The body of 23-year-old Barbara Ware was found fully clothed in an alley in the 1300 block of East 56th Street on 10 January 1987. A plastic bag was draped over her head and upper torso, and she was covered with rubbish. Five years before, she had been arrested for prostitution.

Lachrica Jefferson, aged 22, was found by LA County Sheriff’s deputies in an alley in the 2000 block of West 102nd Street in Lennox on 30 January 1988. She died from two gunshots to the chest and was fully clothed.

The body of 17-year-old Alicia Alexander was found naked in an alley in the 1700 block of 43rd Street at Western Avenue on 11 September 1988. Again she died from two gunshots to the chest and was covered with a mattress.

There were now ten related victims. The police had to ask themselves: was there a serial killer on the loose? If there was, they were going to have a hard time catching him. The DNA matched none on any criminal database and the investigation ground to a halt.

The 1980s cases were lodged with the LAPD’s cold-case unit hat was formed in 2001 and had begun to work its way through more than 9,000 unsolved murders. But with the current Berthomieux and McCorvey cases now under investigation, it seemed that the same killer had been going about his business unimpeded for 18 years.

At the time, the early killings were thought to be the work of the “Southside Slayer” who was credited with at least 14 murders between September 1983 and May 1987 and had never been caught. The victims had been black women, largely prostitutes. They had been tortured with superficial cuts before being strangled or stabbed. As in the case of Bernita Sparks he exhibited a “pattern of overkill”. Again bodies were dumped in alleyways, on residential streets and in schoolyards. At least three others are considered possible victims, and three women managed to survive the predations of the slayer.

The first on the list attributed to the slayer was Loletha Prevot, whose body was found in Los Angeles on 4 September 1983. Then on 1 January 1984 the body of Patricia Coleman was dumped in Inglewood. The third victim, Sheila Burton – aka Sheila Burris – was found on 18 November. Then the murder rate increased. Frankie Bell was killed on New Year’s Day 1985. The mutilated body of Patricia Dennis was found on 11 February. On 20 March Sheily Wilson was murdered in Inglewood. Lillian Stoval joined the list on the 23rd. Patsy Webb was murdered on 15 April and Cathy Gustavson on 28 July. Only one victim survived, but she suffered a vicious beating that left her in a coma.

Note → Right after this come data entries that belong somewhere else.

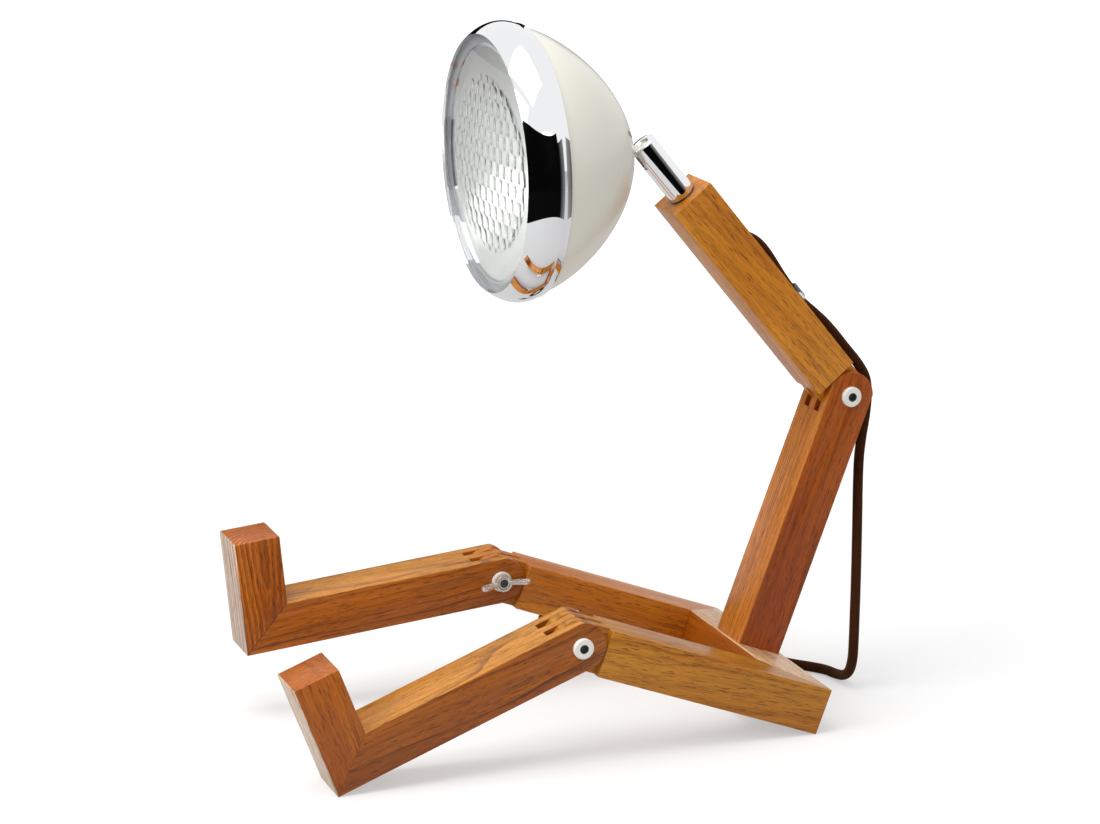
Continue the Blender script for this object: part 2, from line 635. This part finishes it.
dressed("ball_seat", plastic("bush_plastic", (0.86, 0.84, 0.78), 0.45), bevel=0.15)

tube_z0 = NECK_LEN + 0.7
tube_z1 = NECK_LEN + STEM_LEN
ball_z = tube_z1 - BALL_DROP
stem_profile = [
    (5.06, tube_z0 + 0.3), (5.36, tube_z0), (7.7, tube_z0), (8.0, tube_z0 + 0.3),
    (8.0, tube_z1 - 0.9), (7.93, tube_z1 - 0.5), (7.7, tube_z1 - 0.2), (7.3, tube_z1),
    (4.3, tube_z1), (4.0, tube_z1 - 0.3), (4.0, ball_z + 3.91), (5.65, ball_z + 2.3),
    (5.65, NECK_LEN + 11.5), (5.06, NECK_LEN + 11.5),
]
stem = lathe("stem_tube_look", stem_profile, neck_frame, chrome, 128)
SLOT_HALF, SLOT_LEN = 3.6, 13
slot_low = (-SLOT_HALF, -10, tube_z1 - SLOT_LEN)
slot_high = (SLOT_HALF, 0, tube_z1 + 1)
cut(stem, [block("slot", slot_low, slot_high, neck_frame, chrome)])
stand_for(stem, "stem_tube")

# ---------------------------------------------------------------- head
SEAM_Z = BOWL_OFFSET + BOWL_DEPTH
FRONT_Z = SEAM_Z + RIM_DEPTH
COLLAR_LEN = RIM_DEPTH - 7
COLLAR_R = BOWL_R - 1.4


def bowl_curve(r, depth, steps):
    out = []
    for i in range(steps + 1):
        t = math.radians(90 * i / steps)
        out.append((r * max(0, math.cos(t)) ** 1.04, SEAM_Z - depth * math.sin(t) ** 1.48))
    out[-1] = (0, SEAM_Z - depth)
    return out


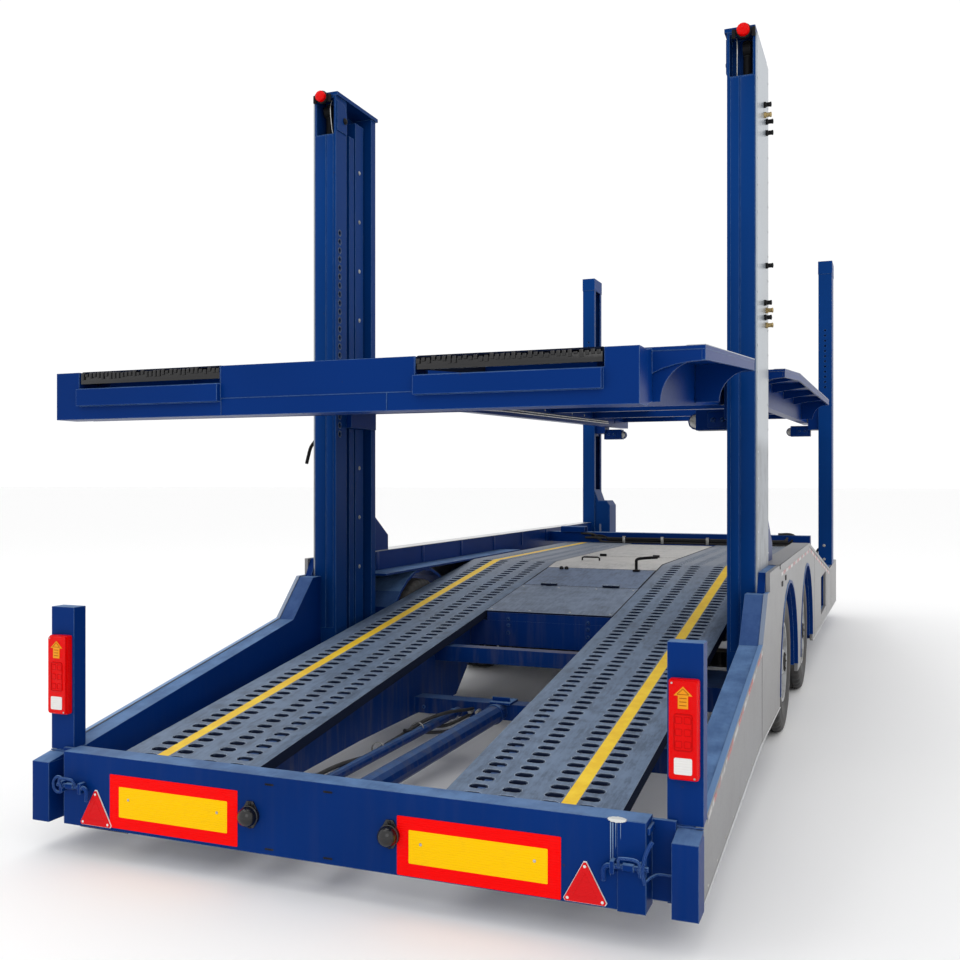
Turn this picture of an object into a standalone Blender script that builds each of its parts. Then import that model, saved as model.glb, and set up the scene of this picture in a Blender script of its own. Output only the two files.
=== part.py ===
"""Car transporter trailer: two centre axles, an upper deck on four lifting posts and a humped lower deck.

The model is in metres with +Z up and +Y forward. Its origin is on the ground, midway between the upper
deck's rear beam and the tip of the towing eye. Places along the trailer are stations: metres forward of
the rear crossmember's face. Each piece is one closed solid.
"""
import math

import bmesh
import bpy
from mathutils import Matrix

# Overall sizes and clearances
HALF_WIDTH = 1.275
REAR_OVERHANG = 0.07
SEAT = 0.0003
RUNNING_GAP = 0.008
INSET = 0.001

# Wheels, and the arches over them
TYRE_RADIUS = 0.395
TYRE_WIDTH = 0.240
TYRE_INSET = 0.027
RIM_RADIUS = 0.2246
HUB_BORE = 0.0558
HAND_HOLES = 8
HAND_HOLE_RADIUS = 0.021
HAND_HOLE_CIRCLE = 0.158
WHEEL_STEPS = 24
AXLE_Z = TYRE_RADIUS
AXLE_RADIUS = 0.055
WHEEL_CENTRE_X = HALF_WIDTH - TYRE_INSET - TYRE_WIDTH / 2
ARCH_CLEARANCE = 0.15
ARCH_RADIUS = TYRE_RADIUS + ARCH_CLEARANCE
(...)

On 6 August the slayer’s next intended victim managed to escape by jumping from his moving car. She told detectives that her attacker was a black man in his early thirties, who wore a baseball cap and had a moustache. His description and sketch were circulated, but brought no new leads. Nor did their publication discourage the attacker. On 15 August, the body of Gail Ficklin was found. On 6 November the killer moved a little further south to dump Gayle Rouselle’s body in Gardena, but on 7 November he returned to his regular stamping grounds to dump Myrtle Collier’s corpse in LA proper. Twenty-three-year-old Nesia McElrath’s body was found on 19 December. Three days later the mutilated corpse of Elizabeth Landcraft was found. Then on 26 December, Gidget Castro’s body was found to the east in Commerce.

On 5 January 1986, the Southside Slayer despatched Tammy Scretchings. Then on 10 January, a 27-year-old prostitute was viciously beaten. A male acquaintance who tried to protect her was stabbed. Their descriptions of the man matched that given by the women who had leapt from his car on 6 August.

On 11 February, Lorna Reed’s body was found in San Dimas, 30 miles to the east of Inglewood in the foothills of the San Gabriel Mountains. On 26 May, the body of known prostitute Verna Williams was found in the stairwell of a Los Angeles elementary school, and on 3 November Trina Chaney’s body was found in Watts. It was then that those killings officially attributed to the Southside Slayer stopped, though in January 1988 police added to the list Carolyn Barney. She had been killed on 29 May 1987.